Secondly, I just plain don’t like The Shaggy Man. I just don’t. I never have, even when I was younger he bothered me. Now I’m bothered by the fact that he represents the obsession early 20th Century America had with hobos, an obsession that ended once the 30’s hit and poverty became a real problem. I also, and this is what bothered me when I was little, don’t like the love magnet. It pings every single one of my consent issues. I just don’t like the idea of an object causing anyone who looks on it to love the bearer of that object. It reeks of mind control. Particularly since The Shaggy Man uses it specifically to change people’s minds about him and his goals. Even if those people are evil, they still deserve the right to form opinions on their own and not be influenced by an outside force like The Love Magnet. And it’s crazy because in The Road to OZ, it seems as though Baum realizes this when he has Ozma put the love magnet over the gates of the Emerald City so that all who enter the city are loved and loving, and takes the magnet out of the hands of one individual. And yet, the Shaggy Man has it here in this story. Ick and also ew.
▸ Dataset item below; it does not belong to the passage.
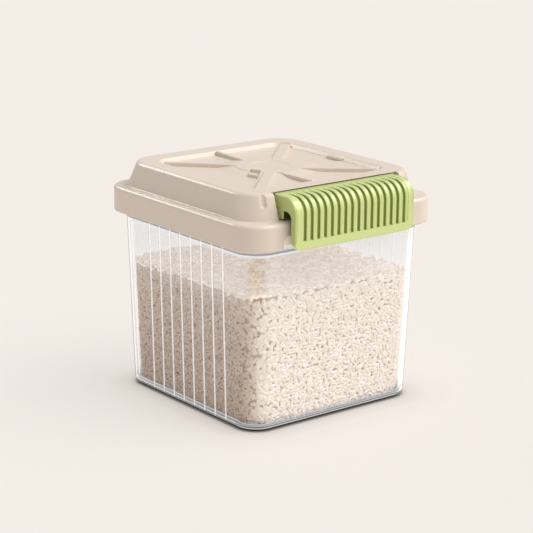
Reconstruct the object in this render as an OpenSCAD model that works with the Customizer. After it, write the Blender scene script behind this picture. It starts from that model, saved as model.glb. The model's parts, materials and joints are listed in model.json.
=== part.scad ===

Tik-Toc of OZ was written as WWI was starting over in Europe, and it’s influence is felt here. And I almost think the novel was started before the war and then finished as it started. The character of Files is the reason I suspect this. When the novel starts he’s a bloodthirsty private ready to do his queen’s bidding and conquer the world, violence is his passion. But later he becomes nobler and more gentle, resigning his position as private because he doesn’t want to do violence to some characters. It’s quite a turn around the start of the novel.

One of my favorite OZ villains makes his appearance in this novel. The Gnome King, who drank from the waters of forgetfulness and supposedly became kinder in an earlier novel, is here up to his old evil tricks. The only evidence of the forgetting was a name change.

Baum also had to get around the spell that Glinda put up around OZ, but apparently if Glinda wants it to be non-effective she can do so. It’s convenient at any rate, and one way to get Baum around the wall he put around himself and these novels when he had Glinda do that.

I'm also not sure why it's Tik-Tok in the tittle as there were whole chapters in the book where I completely forgot he was in the novel.